The timing of the trip could not have been more perfect with February being proclaimed as "Careers and Technical Education" month by Governor Evers. Technical education, including through apprenticeship programming, is crucial to building a well-rounded workforce and for filling the talent pipeline for all industries.
Throughout the week, our contingent visited educational institutions, private industry, chambers of commerce, and union offices, learning about the subtle, and not-so-subtle, differences between our two models and theories on economic and workforce development.
The travel group is working on a white paper with official findings and suggestions, so I won't steal any thunder here, except to highlight three high-level takeaways:
First, I was struck by the societal reverence for the apprenticeship program and the wide acceptance of its viability for providing strong quality of life career options. Granted, Germany has a 500-year head start on us from a reputational standpoint, but parents, students, and educators alike have a firm understanding of the opportunities through a dual vocational training program like apprenticeship. Due to its long track record of demonstrated success delivering in-demand training and family-sustaining wages, many Germans see apprenticeship as a top option, not a distant second choice from a 4-year university education.
Also instructive was the widespread respect for all stakeholders in the workforce arena: Industry, education, government, and labor. All four of these groups had equal input in the process of designing, implementing, and improving programming to strengthen the country's economy. Irrespective of political winds or point in the economic cycle, the greater group understands and respects the perspective, input, and needs of all economic participants in finding consensus on apprenticeship programming.

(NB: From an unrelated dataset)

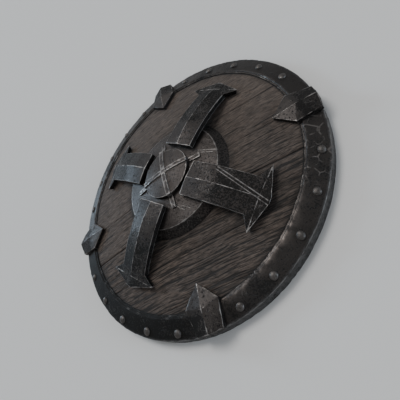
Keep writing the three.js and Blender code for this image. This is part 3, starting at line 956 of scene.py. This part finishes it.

Finally, the German apprenticeship model is not just a workforce development tool in their country, but also a method of building a better society. There is attention paid to soft skill development, interpersonal skills, communication skills, among other aptitudes beyond the trade itself to build a broadly educated, high-functioning society.
I sincerely thank our German hosts for the opportunity to learn from a master (or "meister" in German apprenticeship lingo), as well as setting an example for a comprehensive vision for workforce and economic development. In Wisconsin, we are excited to incorporate new best practices to bolster our already high-performing apprenticeship programs.
With a fresh perspective on a centuries-old workforce development tool, DWD and its partners will continue to strengthen apprenticeship, and in the process encourage more equal career consideration across the spectrum, including fields requiring technical education.